Running Tribblix in a LDOM, this is what you see:

root@sparc-m32:/root# zap ddu
Device SUNW,kt-rng handled by n2rng in TRIBsys-kernel-platform [installed]
Device SUNW,ramdisk handled by ramdisk in TRIBsys-kernel [installed]
Device SUNW,sun4v-channel-devices handled by cnex in TRIBsys-ldoms [installed]
Device SUNW,sun4v-console handled by qcn in TRIBsys-kernel-platform [installed]
Device SUNW,sun4v-disk handled by vdc in TRIBsys-ldoms [installed]
Device SUNW,sun4v-domain-service handled by vlds in TRIBsys-ldoms [installed]
Device SUNW,sun4v-network handled by vnet in TRIBsys-ldoms [installed]
Device SUNW,sun4v-virtual-devices handled by vnex in TRIBsys-kernel-platform [installed]
Device SUNW,virtual-devices handled by vnex in TRIBsys-kernel-platform [installed]

It's hardly surprising, but that's a fairly minimal list.

It does make me wonder whether to produce a special SPARC Tribblix image precisely to run in an LDOM. After all, I already have slightly different variants on x86 designed for cloud in general, and one for EC2 specifically, that don't need the whole variety of device drivers that the generic image has to include.

Sunday, March 23, 2025

Expecting an AI boom?

I recently went down to the smoke, to Tech Show London.

There were 5 constituent shows, and I found what each sub-show was offering - and the size of each component - quite interesting.

There wasn't much going on in Devops Live, to be honest. Relatively few players had shown up, nothing terribly interesting.
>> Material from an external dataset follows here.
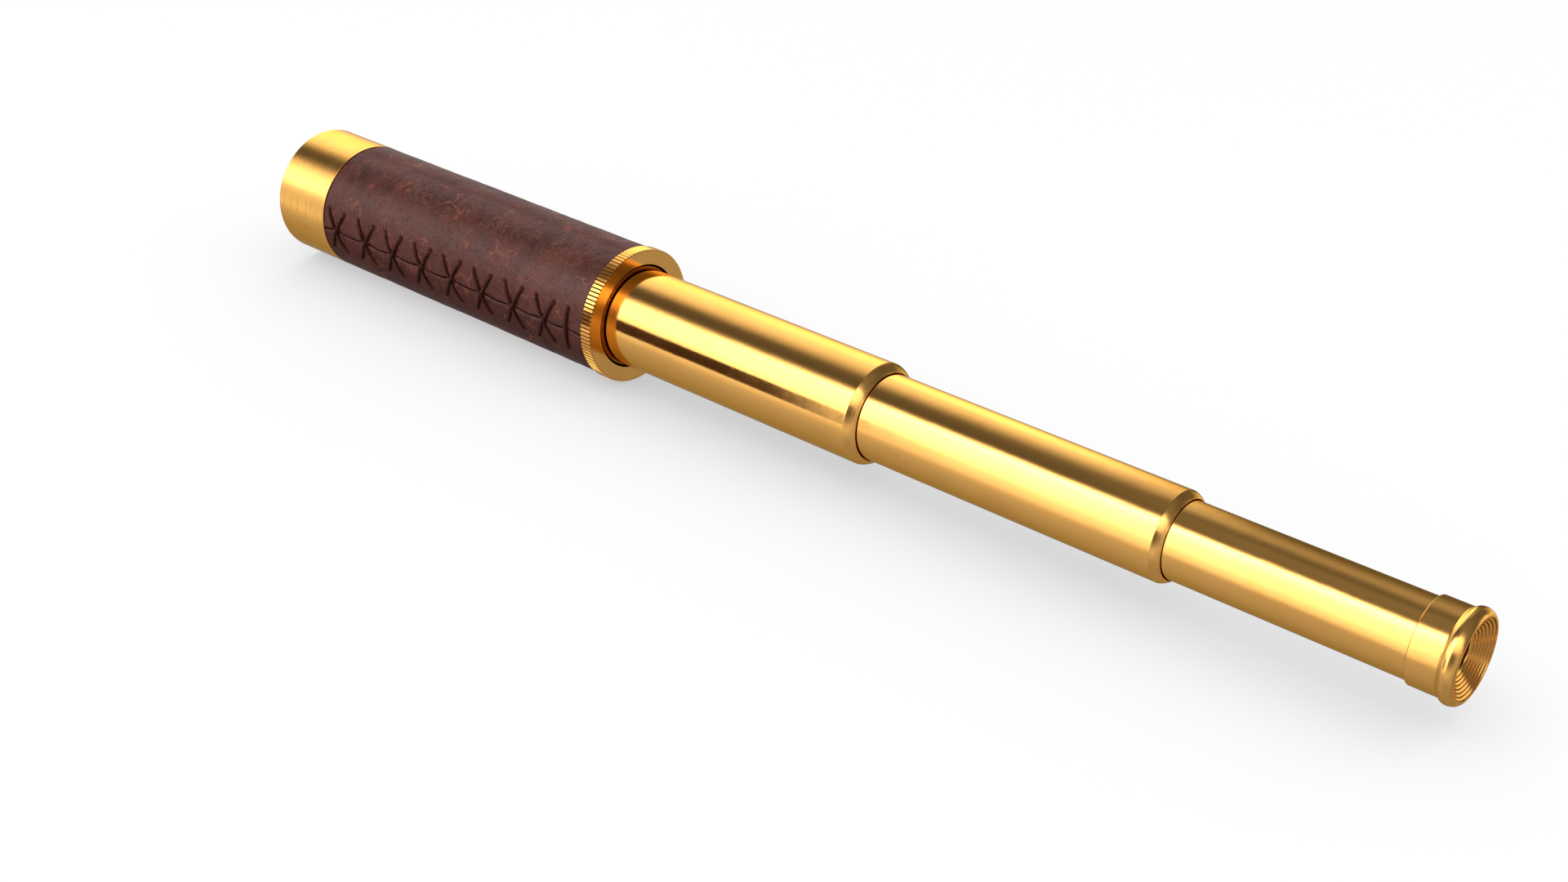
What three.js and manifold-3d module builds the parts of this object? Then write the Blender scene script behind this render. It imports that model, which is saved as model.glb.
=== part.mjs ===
// Three-draw hand telescope in brass with a leather-laced barrel, fully drawn out.
// Millimetres, +Z up. The optical axis lies along X: objective at -X, eyepiece at +X.
// The origin is under the middle of the telescope, on the plane its knurled collar would rest on.
// Stations (start, end and the like) are distances from the objective rim along the axis.
// Front is the objective side. Radii are from the axis. Outline tables hold [radius, station].
import * as THREE from "three";
import { mergeVertices } from "three/addons/utils/BufferGeometryUtils.js";
import Module from "manifold-3d";

// ---- driving dimensions ----
const LENGTH = 426.0; // objective rim to eye cup rim
const FACETS = 24; // the same for every large turned piece, so nested pieces stay parallel
const OPTIC_FACETS = 16; // small pieces inside the erector and eyepiece tubes
const OVERSHOOT = 10; // how far cutters run past the piece they cut

const CELL = { radius: 21.0, end: 23.2 };
const BARREL = { inner: 19.1, outer: 20.0, start: 14.0, end: 145.2 };
const LEATHER = { inner: 20.1, outer: 20.95, start: CELL.end + 0.1, end: 145.3 };
const OBJECTIVE_RADIUS = 17.5;

const COLLAR = { bore: 16.6, spigotRadius: 18.95, spigotStart: 130.5, spigotOverlap: 1 };
const KNURL = {
  radius: 21.4,
  depth: 0.55,
  teeth: 108,
  halfLand: 0.36, // half the width of a tooth's land, as a share of the pitch
  start: 145.4,
  end: 149.4,
};
const KNURL_PITCH = (2 * Math.PI) / KNURL.teeth;

// The two draws that end in a tapered mouth
const DRAW_1 = {
  inner: 14.75, outer: 15.35, start: 122.3, stopRadius: 18.6,
  taper: 243.6, mouth: 246.5, lip: 13.13,
  ferruleStart: 236, ferruleBore: 13.95,
  sleeveInner: 13.12, sleeveOuter: 13.85, sleeveStart: 229.0,
};
const DRAW_2 = {
  inner: 12.45, outer: 13.02, start: 223.0, stopRadius: 14.6,
  taper: 342.7, mouth: 345.2, lip: 11.16,
  ferruleStart: 336, ferruleBore: 11.75,
  sleeveInner: 11.16, sleeveOuter: 11.67, sleeveStart: 328.2,
};
const TUBE_CLEARANCE = 0.05; // between a draw tube and its stop ring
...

There wasn't that much in Big Data & AI World either. I was expecting much more here, and what there was seemed to be on the periphery. More support services than actual product.

The Cloud & Cyber Security Expo was middling, not great, and there was an AI slant in evidence. Not proper AI, but a sprinkling of AI dust on things just to keep up with the Joneses.

Cloud and AI Infrastructure had a few bright spots. I saw actual hardware on the floor - I had seen disk shelves over in the Big Data section, but here I spotted a Tape Library (I used to use those a lot, haven't seen much in that area for a while) and a VDI blade. Talked to a few people, including the Zabbix and Tailscale stands.

But when it came to Data Centre World, that was buzzing. It was about half the overall floor area, so it was far and away the dominant section. Tremendous diversity too - concrete, generators, power cables, electrical switching, fiber cables, cable management, thermal management, lots of power and cooling. Lots and lots of serious physical infrastructure.

There was an obvious expectation on display that there's a massive market around high-density compute. I saw multiple vendors with custom rack designs - rear-door and liquid cooling in evidence. Some companies addressing the massive demand for water.

If these people are at a trade show, then the target market isn't the 3 or 4 hyperscalers. What's being anticipated in this frenzy is very much companies building out their own datacentre facilities, and that's very much an interesting trend.

There's a saying "During a gold rush, sell shovels". What I saw here was a whole army of shovel-sellers getting ready for the diggers to show up.